# INSTRUCTIONS TO FOLLOW
Copy each line in which the string "bodies" occurs.

# INFORMATION SUPPLIED
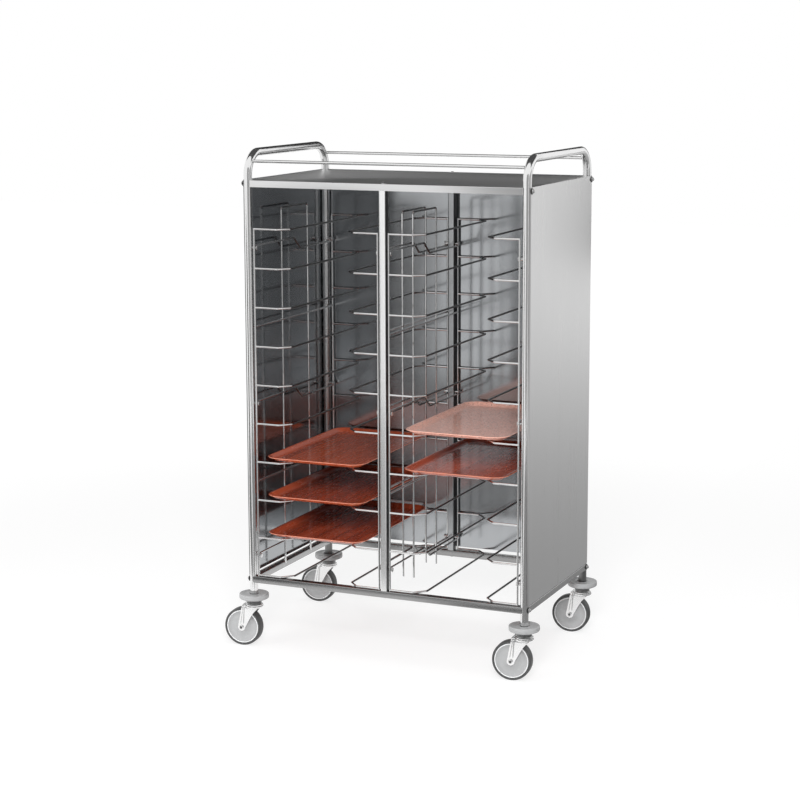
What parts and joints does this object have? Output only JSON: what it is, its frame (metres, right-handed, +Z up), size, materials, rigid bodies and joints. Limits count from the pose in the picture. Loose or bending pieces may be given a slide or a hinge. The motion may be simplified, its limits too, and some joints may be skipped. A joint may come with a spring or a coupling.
{
  "type": "enclosed meal tray cart",
  "caption": "Steel meal tray cart closed at the sides and back and open at the front, with wire tray racks in two bays, push handles, a railed top and swivel castors with bumpers.",
  "frame": {"origin": "the point of the floor under the middle of the frame", "axes": "+X to the right along the open front, +Y to the back, +Z up"},
  "size_m": [1.022, 0.6196, 1.5234],
  "materials": {
    "frame_tube": "polished stainless tube",
    "rail_steel": "satin stainless",
    "shelf_sheet": "brushed stainless sheet, lengthwise grain",
    "panel_sheet": "brushed stainless sheet, upright grain",
    "rack_wire": "bright polished wire",
    "tray_brown": "glossy red-brown laminate with a streaky grain",
    "tray_granite": "satin pinkish laminate with a fine speckle",
    "bumper": "grey, matt",
    "castor_steel": "bright zinc-plated pressed steel",
    "tyre": "dark grey, matt",
    "wheel_centre": "mid-grey, satin",
    "fastener": "bright stainless"
  },
  "bodies": {
    "cart": {"end_frame_left": "frame_tube", "end_frame_right": "frame_tube", "front_bottom_rail": "rail_steel", "rear_bottom_rail": "rail_steel", "left_bottom_rail": "rail_steel", "right_bottom_rail": "rail_steel", "front_middle_post": "rail_steel", "rear_middle_post": "rail_steel", "top_shelf": "shelf_sheet", "left_side_panel": "panel_sheet", "right_side_panel": "panel_sheet", "back_panel": "panel_sheet", "front_guard_rod": "frame_tube", "rear_guard_rod": "frame_tube", "left_bay_outer_rack": "rack_wire", "left_bay_inner_rack": "rack_wire", "right_bay_outer_rack": "rack_wire", "right_bay_inner_rack": "rack_wire", "front_left_bumper": "bumper", "front_left_swivel_head": "castor_steel", "rear_left_bumper": "bumper", "rear_left_swivel_head": "castor_steel", "front_right_bumper": "bumper", "front_right_swivel_head": "castor_steel", "rear_right_bumper": "bumper", "rear_right_swivel_head": "castor_steel", "front_left_lower_dome_bolt": "fastener", "front_left_upper_dome_bolt": "fastener", "rear_left_lower_dome_bolt": "fastener", "rear_left_upper_dome_bolt": "fastener", "front_right_lower_dome_bolt": "fastener", "front_right_upper_dome_bolt": "fastener", "rear_right_lower_dome_bolt": "fastener", "rear_right_upper_dome_bolt": "fastener", "front_upper_post_screw": "fastener", "front_lower_post_screw": "fastener", "rear_upper_post_screw": "fastener", "rear_lower_post_screw": "fastener"},
    "left_tray_level_7": {"left_tray_level_7": "tray_brown"},
    "left_tray_level_8": {"left_tray_level_8": "tray_brown"},
    "left_tray_level_9": {"left_tray_level_9": "tray_brown"},
    "right_tray_level_6": {"right_tray_level_6": "tray_granite"},
    "right_tray_level_7": {"right_tray_level_7": "tray_brown"},
    "front_left_castor": {"front_left_fork": "castor_steel", "front_left_axle": "castor_steel"},
    "front_left_wheel": {"front_left_tyre": "tyre", "front_left_wheel_centre": "wheel_centre"},
    "rear_left_castor": {"rear_left_fork": "castor_steel", "rear_left_axle": "castor_steel"},
    "rear_left_wheel": {"rear_left_tyre": "tyre", "rear_left_wheel_centre": "wheel_centre"},
    "front_right_castor": {"front_right_fork": "castor_steel", "front_right_axle": "castor_steel"},
    "front_right_wheel": {"front_right_tyre": "tyre", "front_right_wheel_centre": "wheel_centre"},
    "rear_right_castor": {"rear_right_fork": "castor_steel", "rear_right_axle": "castor_steel"},
    "rear_right_wheel": {"rear_right_tyre": "tyre", "rear_right_wheel_centre": "wheel_centre"}
  },
  "joints": [
    {"name": "left_tray_level_7_slide", "type": "slide", "parent": "cart", "child": "left_tray_level_7", "axis": [0, -1, 0], "range_m": [0, 0.56]},
    {"name": "left_tray_level_8_slide", "type": "slide", "parent": "cart", "child": "left_tray_level_8", "axis": [0, -1, 0], "range_m": [0, 0.56]},
    {"name": "left_tray_level_9_slide", "type": "slide", "parent": "cart", "child": "left_tray_level_9", "axis": [0, -1, 0], "range_m": [0, 0.56]},
    {"name": "right_tray_level_6_slide", "type": "slide", "parent": "cart", "child": "right_tray_level_6", "axis": [0, -1, 0], "range_m": [0, 0.56]},
    {"name": "right_tray_level_7_slide", "type": "slide", "parent": "cart", "child": "right_tray_level_7", "axis": [0, -1, 0], "range_m": [0, 0.56]},
    {"name": "front_left_swivel", "type": "hinge", "parent": "cart", "child": "front_left_castor", "pos_m": [-0.441, -0.264, 0.14], "axis": [0, 0, 1], "continuous": true},
    {"name": "front_left_roll", "type": "hinge", "parent": "front_left_castor", "child": "front_left_wheel", "pos_m": [-0.47537, -0.26701, 0.059], "axis": [-0.0872, 0.9962, 0], "continuous": true},
    {"name": "rear_left_swivel", "type": "hinge", "parent": "cart", "child": "rear_left_castor", "pos_m": [-0.441, 0.264, 0.14], "axis": [0, 0, 1], "continuous": true},
    {"name": "rear_left_roll", "type": "hinge", "parent": "rear_left_castor", "child": "rear_left_wheel", "pos_m": [-0.47537, 0.26099, 0.059], "axis": [-0.0872, 0.9962, 0], "continuous": true},
    {"name": "front_right_swivel", "type": "hinge", "parent": "cart", "child": "front_right_castor", "pos_m": [0.441, -0.264, 0.14], "axis": [0, 0, 1], "continuous": true},
    {"name": "front_right_roll", "type": "hinge", "parent": "front_right_castor", "child": "front_right_wheel", "pos_m": [0.40663, -0.26701, 0.059], "axis": [-0.0872, 0.9962, 0], "continuous": true},
    {"name": "rear_right_swivel", "type": "hinge", "parent": "cart", "child": "rear_right_castor", "pos_m": [0.441, 0.264, 0.14], "axis": [0, 0, 1], "continuous": true},
    {"name": "rear_right_roll", "type": "hinge", "parent": "rear_right_castor", "child": "rear_right_wheel", "pos_m": [0.40663, 0.26099, 0.059], "axis": [-0.0872, 0.9962, 0], "continuous": true}
  ]
}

# ANSWER
What parts and joints does this object have? Output only JSON: what it is, its frame (metres, right-handed, +Z up), size, materials, rigid bodies and joints. Limits count from the pose in the picture. Loose or bending pieces may be given a slide or a hinge. The motion may be simplified, its limits too, and some joints may be skipped. A joint may come with a spring or a coupling.
  "bodies": {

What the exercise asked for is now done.